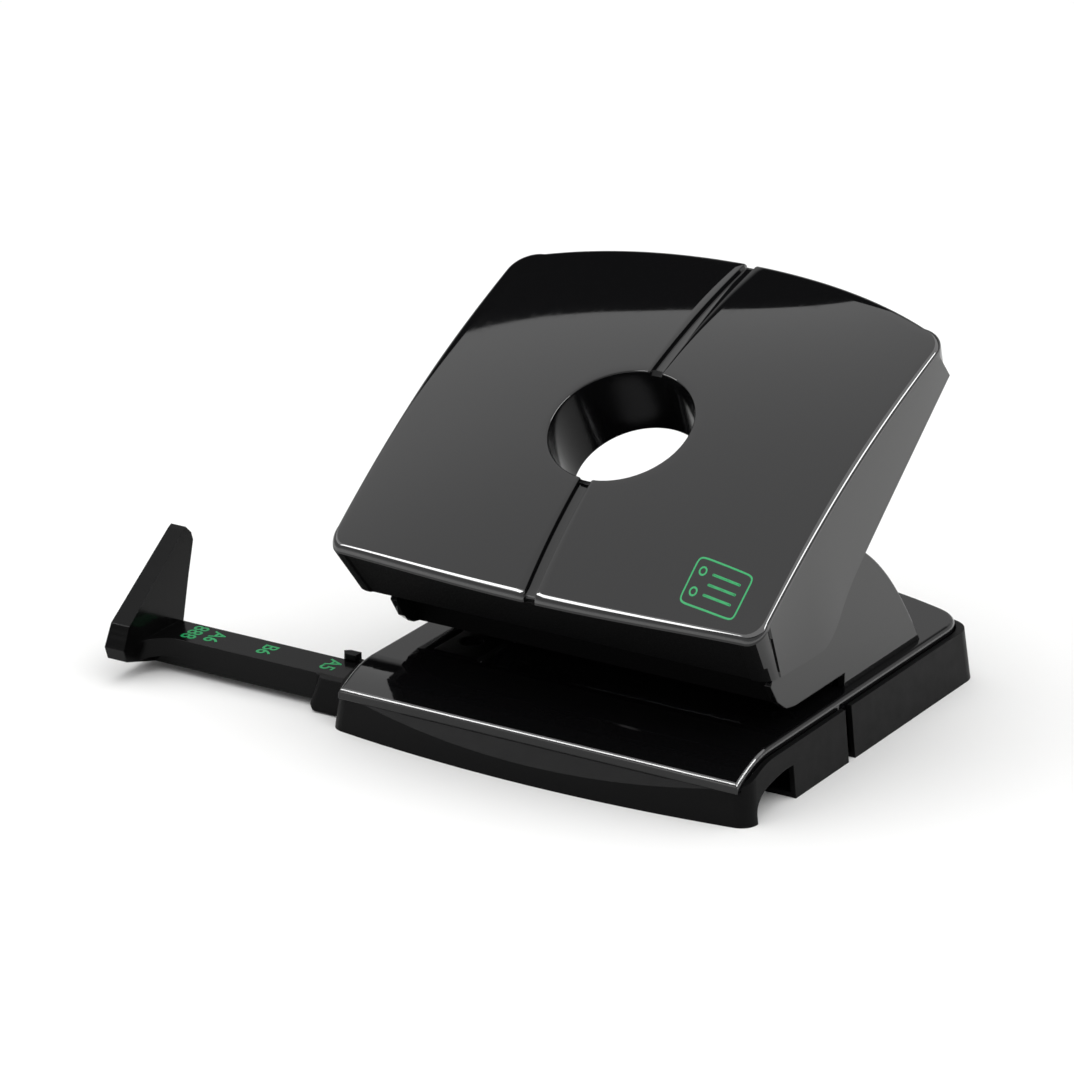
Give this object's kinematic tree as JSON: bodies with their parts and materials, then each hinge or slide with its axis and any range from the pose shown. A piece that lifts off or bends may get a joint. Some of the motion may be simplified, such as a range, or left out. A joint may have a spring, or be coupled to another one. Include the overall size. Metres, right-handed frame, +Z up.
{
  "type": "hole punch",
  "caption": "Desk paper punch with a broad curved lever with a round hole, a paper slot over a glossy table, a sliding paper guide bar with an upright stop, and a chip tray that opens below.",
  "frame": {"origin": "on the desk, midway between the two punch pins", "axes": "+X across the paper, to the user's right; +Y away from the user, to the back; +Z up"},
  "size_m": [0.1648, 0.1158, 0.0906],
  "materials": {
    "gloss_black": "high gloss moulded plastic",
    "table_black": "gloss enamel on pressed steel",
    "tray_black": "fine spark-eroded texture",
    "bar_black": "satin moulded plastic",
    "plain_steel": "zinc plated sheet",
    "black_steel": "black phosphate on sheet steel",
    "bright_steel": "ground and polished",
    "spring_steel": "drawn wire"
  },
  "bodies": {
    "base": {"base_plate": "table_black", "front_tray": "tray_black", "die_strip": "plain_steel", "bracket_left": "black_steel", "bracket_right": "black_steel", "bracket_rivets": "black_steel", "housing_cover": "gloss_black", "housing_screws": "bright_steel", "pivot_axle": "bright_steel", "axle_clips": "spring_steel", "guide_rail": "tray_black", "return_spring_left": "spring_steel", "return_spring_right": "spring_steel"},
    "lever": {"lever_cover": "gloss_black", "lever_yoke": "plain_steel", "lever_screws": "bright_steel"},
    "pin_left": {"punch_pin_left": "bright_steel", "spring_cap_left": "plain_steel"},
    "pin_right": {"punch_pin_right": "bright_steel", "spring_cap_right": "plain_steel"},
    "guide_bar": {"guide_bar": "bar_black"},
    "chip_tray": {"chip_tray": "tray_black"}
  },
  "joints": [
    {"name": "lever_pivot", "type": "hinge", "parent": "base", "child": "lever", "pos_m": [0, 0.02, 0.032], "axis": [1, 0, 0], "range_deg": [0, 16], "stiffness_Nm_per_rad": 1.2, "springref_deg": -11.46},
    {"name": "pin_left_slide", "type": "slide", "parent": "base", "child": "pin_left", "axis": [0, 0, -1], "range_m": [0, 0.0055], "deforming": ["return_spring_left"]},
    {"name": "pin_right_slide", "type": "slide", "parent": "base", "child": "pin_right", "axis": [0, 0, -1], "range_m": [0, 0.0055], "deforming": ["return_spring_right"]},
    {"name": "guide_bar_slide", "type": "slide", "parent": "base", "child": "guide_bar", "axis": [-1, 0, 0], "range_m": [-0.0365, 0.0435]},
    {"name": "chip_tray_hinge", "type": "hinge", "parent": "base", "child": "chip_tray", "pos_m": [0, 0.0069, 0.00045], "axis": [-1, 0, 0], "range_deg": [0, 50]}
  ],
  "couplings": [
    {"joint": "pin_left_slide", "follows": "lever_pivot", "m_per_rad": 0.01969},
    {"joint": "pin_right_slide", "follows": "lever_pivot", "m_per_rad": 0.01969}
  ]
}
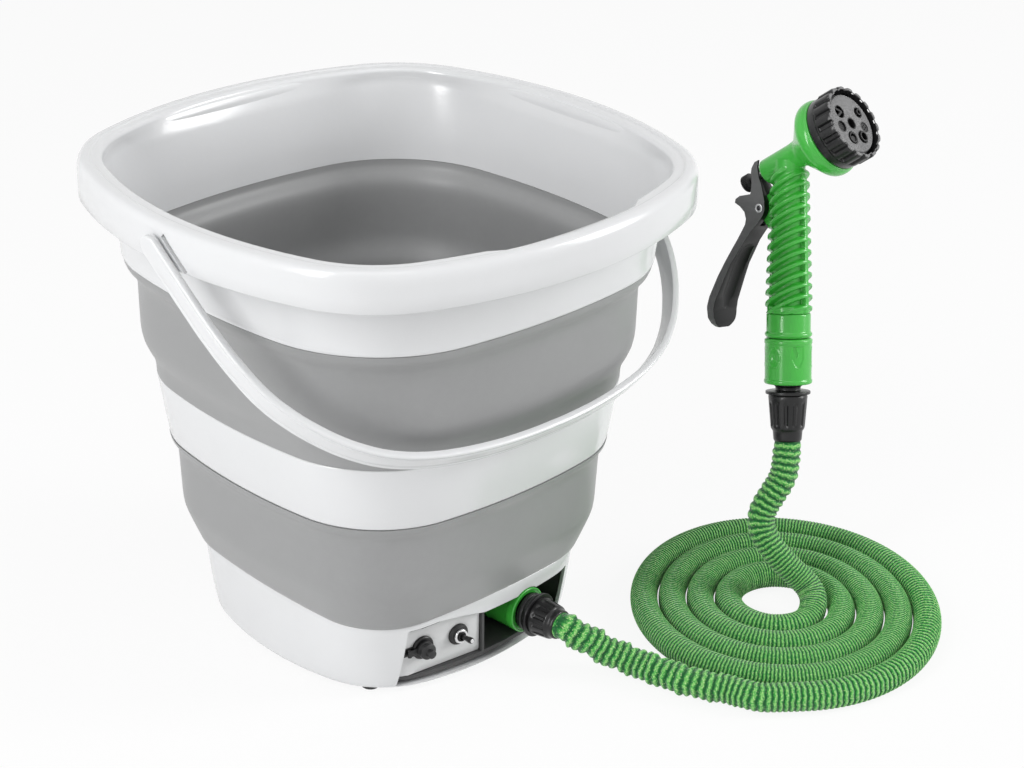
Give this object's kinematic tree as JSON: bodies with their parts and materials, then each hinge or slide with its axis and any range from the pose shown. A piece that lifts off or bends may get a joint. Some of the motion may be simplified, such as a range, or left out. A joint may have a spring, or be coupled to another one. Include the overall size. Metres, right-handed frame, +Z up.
---+---
Task statement :: The records above are to be copied in full, exactly as written.

Correct output ::
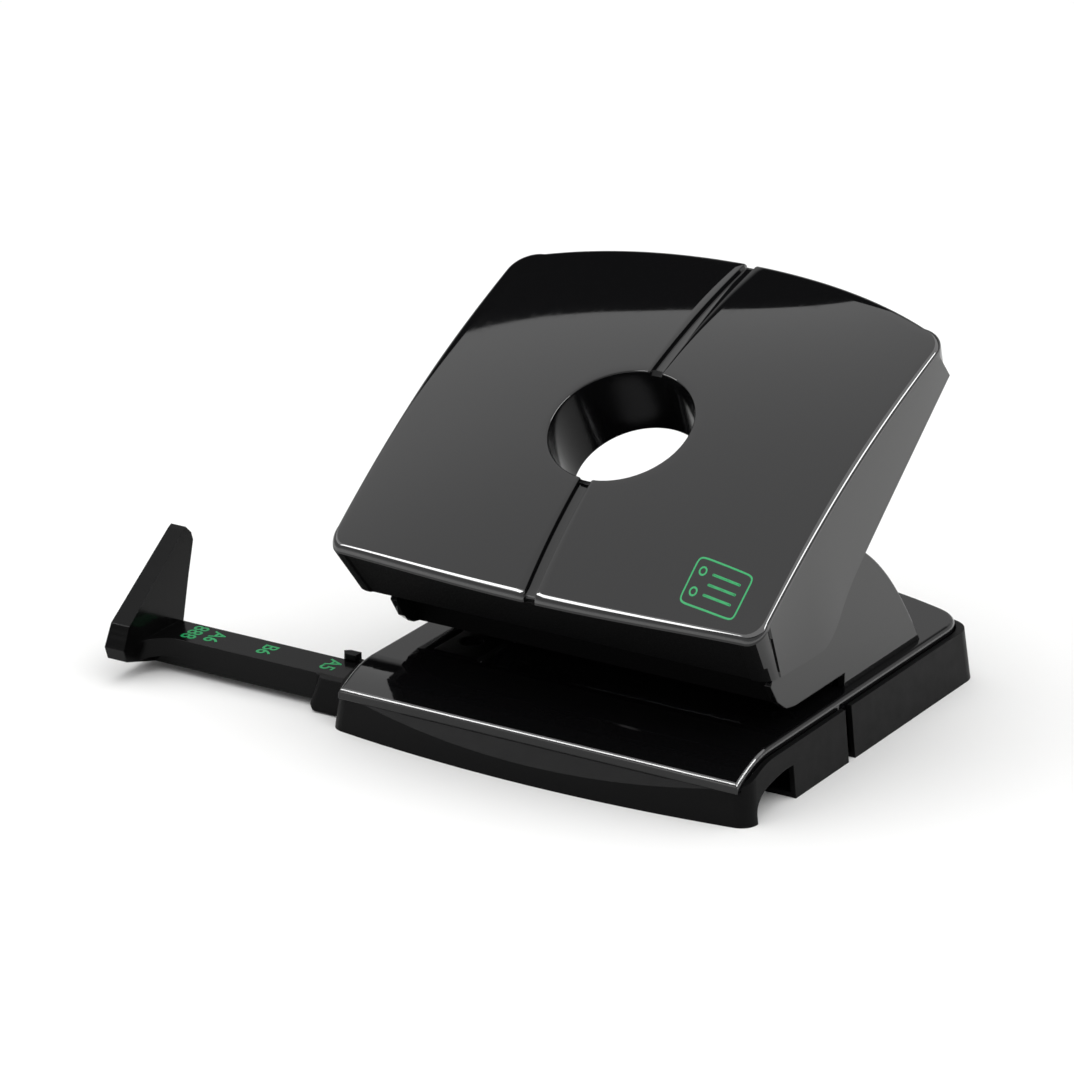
Give this object's kinematic tree as JSON: bodies with their parts and materials, then each hinge or slide with its axis and any range from the pose shown. A piece that lifts off or bends may get a joint. Some of the motion may be simplified, such as a range, or left out. A joint may have a spring, or be coupled to another one. Include the overall size. Metres, right-handed frame, +Z up.
{
  "type": "hole punch",
  "caption": "Desk paper punch with a broad curved lever with a round hole, a paper slot over a glossy table, a sliding paper guide bar with an upright stop, and a chip tray that opens below.",
  "frame": {"origin": "on the desk, midway between the two punch pins", "axes": "+X across the paper, to the user's right; +Y away from the user, to the back; +Z up"},
  "size_m": [0.1648, 0.1158, 0.0906],
  "materials": {
    "gloss_black": "high gloss moulded plastic",
    "table_black": "gloss enamel on pressed steel",
    "tray_black": "fine spark-eroded texture",
    "bar_black": "satin moulded plastic",
    "plain_steel": "zinc plated sheet",
    "black_steel": "black phosphate on sheet steel",
    "bright_steel": "ground and polished",
    "spring_steel": "drawn wire"
  },
  "bodies": {
    "base": {"base_plate": "table_black", "front_tray": "tray_black", "die_strip": "plain_steel", "bracket_left": "black_steel", "bracket_right": "black_steel", "bracket_rivets": "black_steel", "housing_cover": "gloss_black", "housing_screws": "bright_steel", "pivot_axle": "bright_steel", "axle_clips": "spring_steel", "guide_rail": "tray_black", "return_spring_left": "spring_steel", "return_spring_right": "spring_steel"},
    "lever": {"lever_cover": "gloss_black", "lever_yoke": "plain_steel", "lever_screws": "bright_steel"},
    "pin_left": {"punch_pin_left": "bright_steel", "spring_cap_left": "plain_steel"},
    "pin_right": {"punch_pin_right": "bright_steel", "spring_cap_right": "plain_steel"},
    "guide_bar": {"guide_bar": "bar_black"},
    "chip_tray": {"chip_tray": "tray_black"}
  },
  "joints": [
    {"name": "lever_pivot", "type": "hinge", "parent": "base", "child": "lever", "pos_m": [0, 0.02, 0.032], "axis": [1, 0, 0], "range_deg": [0, 16], "stiffness_Nm_per_rad": 1.2, "springref_deg": -11.46},
    {"name": "pin_left_slide", "type": "slide", "parent": "base", "child": "pin_left", "axis": [0, 0, -1], "range_m": [0, 0.0055], "deforming": ["return_spring_left"]},
    {"name": "pin_right_slide", "type": "slide", "parent": "base", "child": "pin_right", "axis": [0, 0, -1], "range_m": [0, 0.0055], "deforming": ["return_spring_right"]},
    {"name": "guide_bar_slide", "type": "slide", "parent": "base", "child": "guide_bar", "axis": [-1, 0, 0], "range_m": [-0.0365, 0.0435]},
    {"name": "chip_tray_hinge", "type": "hinge", "parent": "base", "child": "chip_tray", "pos_m": [0, 0.0069, 0.00045], "axis": [-1, 0, 0], "range_deg": [0, 50]}
  ],
  "couplings": [
    {"joint": "pin_left_slide", "follows": "lever_pivot", "m_per_rad": 0.01969},
    {"joint": "pin_right_slide", "follows": "lever_pivot", "m_per_rad": 0.01969}
  ]
}
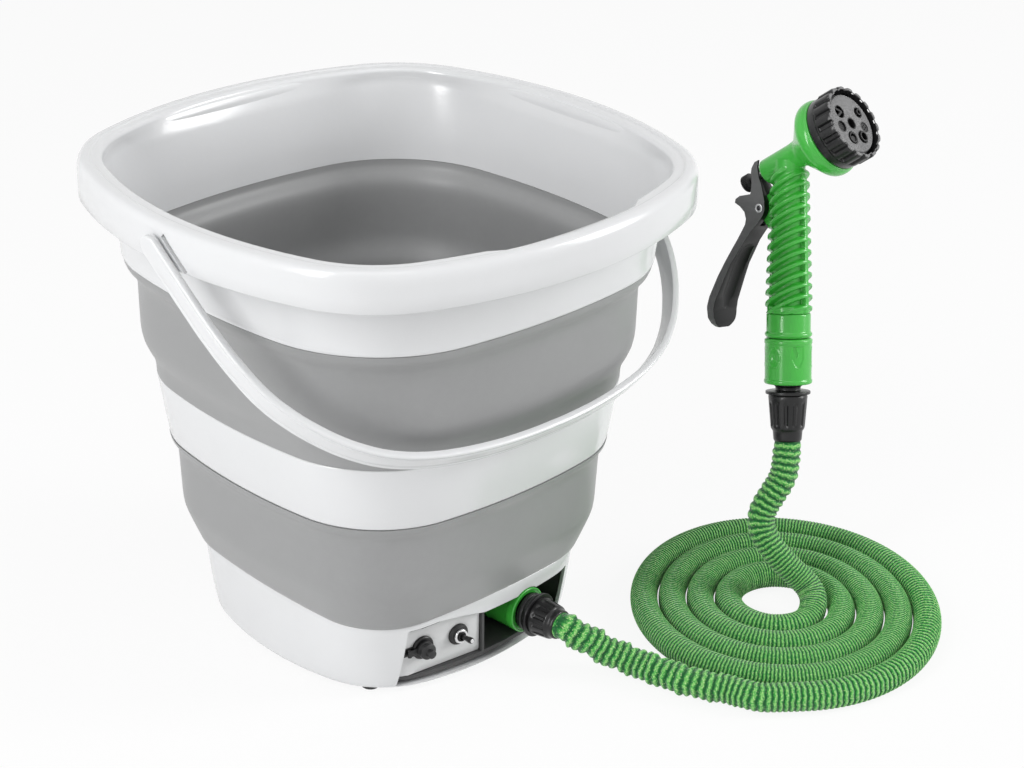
Give this object's kinematic tree as JSON: bodies with their parts and materials, then each hinge or slide with its axis and any range from the pose shown. A piece that lifts off or bends may get a joint. Some of the motion may be simplified, such as a range, or left out. A joint may have a spring, or be coupled to another one. Include the overall size. Metres, right-handed frame, +Z up.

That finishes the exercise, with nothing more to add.